SOURCE DATA:
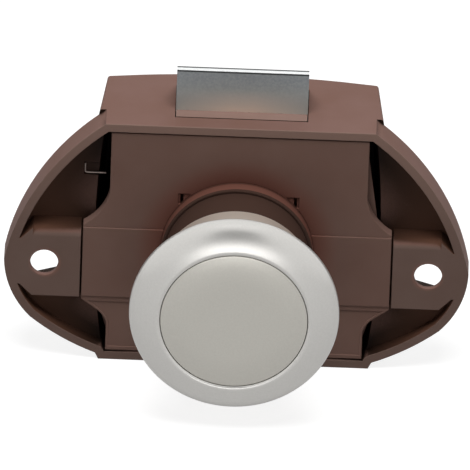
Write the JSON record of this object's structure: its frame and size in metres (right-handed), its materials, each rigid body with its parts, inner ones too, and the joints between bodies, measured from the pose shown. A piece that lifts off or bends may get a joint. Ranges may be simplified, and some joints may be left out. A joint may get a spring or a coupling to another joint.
{
  "type": "push button cabinet lock",
  "caption": "Brown plastic push button cabinet lock with screw wings, a round satin nickel rosette and button through the door, and a sprung steel bolt.",
  "frame": {"origin": "button axis where it meets the mounting face, which lies on the door's inner side", "axes": "-Y along the button axis out of the door, +Z the way the bolt comes out, +X to the right seen from the button"},
  "size_m": [0.0762, 0.0444, 0.051],
  "materials": {
    "housing_plastic": "fine textured brown",
    "cover_plastic": "fine textured brown",
    "satin_nickel": "pearl satin nickel plate",
    "bolt_steel": "zinc plated sheet",
    "core_plastic": "moulded black",
    "slide_plastic": "natural acetal",
    "spring_steel": "bright spring wire",
    "screw_steel": "zinc plated"
  },
  "bodies": {
    "lock_body": {"housing": "housing_plastic", "front_cover": "cover_plastic", "cover_screws": "screw_steel", "rosette": "satin_nickel", "button_spring": "spring_steel", "spring_washer": "screw_steel", "latch_follower": "spring_steel", "follower_spring": "spring_steel", "slot_wire": "spring_steel"},
    "button": {"button_cap": "satin_nickel", "button_core": "core_plastic", "core_screw": "screw_steel", "plunger_shaft": "slide_plastic", "drive_pins": "screw_steel"},
    "retractor": {"retractor_slide": "slide_plastic", "latch_track": "core_plastic", "bolt_spring_left": "spring_steel", "bolt_spring_right": "spring_steel"},
    "bolt": {"bolt_carrier": "housing_plastic", "steel_bolt": "bolt_steel", "bolt_rivets": "screw_steel"}
  },
  "joints": [
    {"name": "button_travel", "type": "slide", "parent": "lock_body", "child": "button", "axis": [0, -1, 0], "range_m": [-0.0008, 0.0085], "deforming": ["button_spring"]},
    {"name": "retractor_pull", "type": "slide", "parent": "lock_body", "child": "retractor", "axis": [0, 0, -1], "range_m": [-0.00071, 0.00752]},
    {"name": "bolt_slam", "type": "slide", "parent": "retractor", "child": "bolt", "axis": [0, 0, -1], "range_m": [0, 0.0074], "stiffness_N_per_m": 300, "springref_m": -0.003, "deforming": ["bolt_spring_left", "bolt_spring_right"]}
  ],
  "couplings": [
    {"joint": "retractor_pull", "follows": "button_travel", "ratio": 0.88471}
  ]
}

REQUIRED WORK:
Return the material in full, exactly as shown.

WORKED SOLUTION:
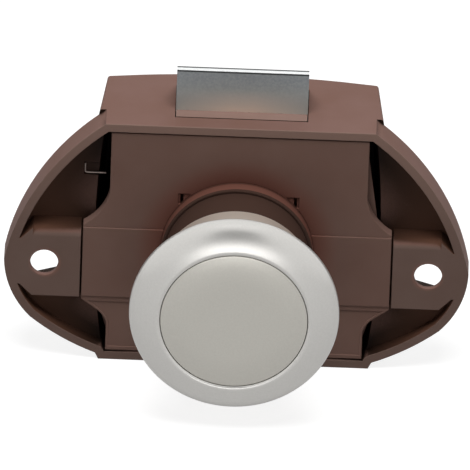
Write the JSON record of this object's structure: its frame and size in metres (right-handed), its materials, each rigid body with its parts, inner ones too, and the joints between bodies, measured from the pose shown. A piece that lifts off or bends may get a joint. Ranges may be simplified, and some joints may be left out. A joint may get a spring or a coupling to another joint.
{
  "type": "push button cabinet lock",
  "caption": "Brown plastic push button cabinet lock with screw wings, a round satin nickel rosette and button through the door, and a sprung steel bolt.",
  "frame": {"origin": "button axis where it meets the mounting face, which lies on the door's inner side", "axes": "-Y along the button axis out of the door, +Z the way the bolt comes out, +X to the right seen from the button"},
  "size_m": [0.0762, 0.0444, 0.051],
  "materials": {
    "housing_plastic": "fine textured brown",
    "cover_plastic": "fine textured brown",
    "satin_nickel": "pearl satin nickel plate",
    "bolt_steel": "zinc plated sheet",
    "core_plastic": "moulded black",
    "slide_plastic": "natural acetal",
    "spring_steel": "bright spring wire",
    "screw_steel": "zinc plated"
  },
  "bodies": {
    "lock_body": {"housing": "housing_plastic", "front_cover": "cover_plastic", "cover_screws": "screw_steel", "rosette": "satin_nickel", "button_spring": "spring_steel", "spring_washer": "screw_steel", "latch_follower": "spring_steel", "follower_spring": "spring_steel", "slot_wire": "spring_steel"},
    "button": {"button_cap": "satin_nickel", "button_core": "core_plastic", "core_screw": "screw_steel", "plunger_shaft": "slide_plastic", "drive_pins": "screw_steel"},
    "retractor": {"retractor_slide": "slide_plastic", "latch_track": "core_plastic", "bolt_spring_left": "spring_steel", "bolt_spring_right": "spring_steel"},
    "bolt": {"bolt_carrier": "housing_plastic", "steel_bolt": "bolt_steel", "bolt_rivets": "screw_steel"}
  },
  "joints": [
    {"name": "button_travel", "type": "slide", "parent": "lock_body", "child": "button", "axis": [0, -1, 0], "range_m": [-0.0008, 0.0085], "deforming": ["button_spring"]},
    {"name": "retractor_pull", "type": "slide", "parent": "lock_body", "child": "retractor", "axis": [0, 0, -1], "range_m": [-0.00071, 0.00752]},
    {"name": "bolt_slam", "type": "slide", "parent": "retractor", "child": "bolt", "axis": [0, 0, -1], "range_m": [0, 0.0074], "stiffness_N_per_m": 300, "springref_m": -0.003, "deforming": ["bolt_spring_left", "bolt_spring_right"]}
  ],
  "couplings": [
    {"joint": "retractor_pull", "follows": "button_travel", "ratio": 0.88471}
  ]
}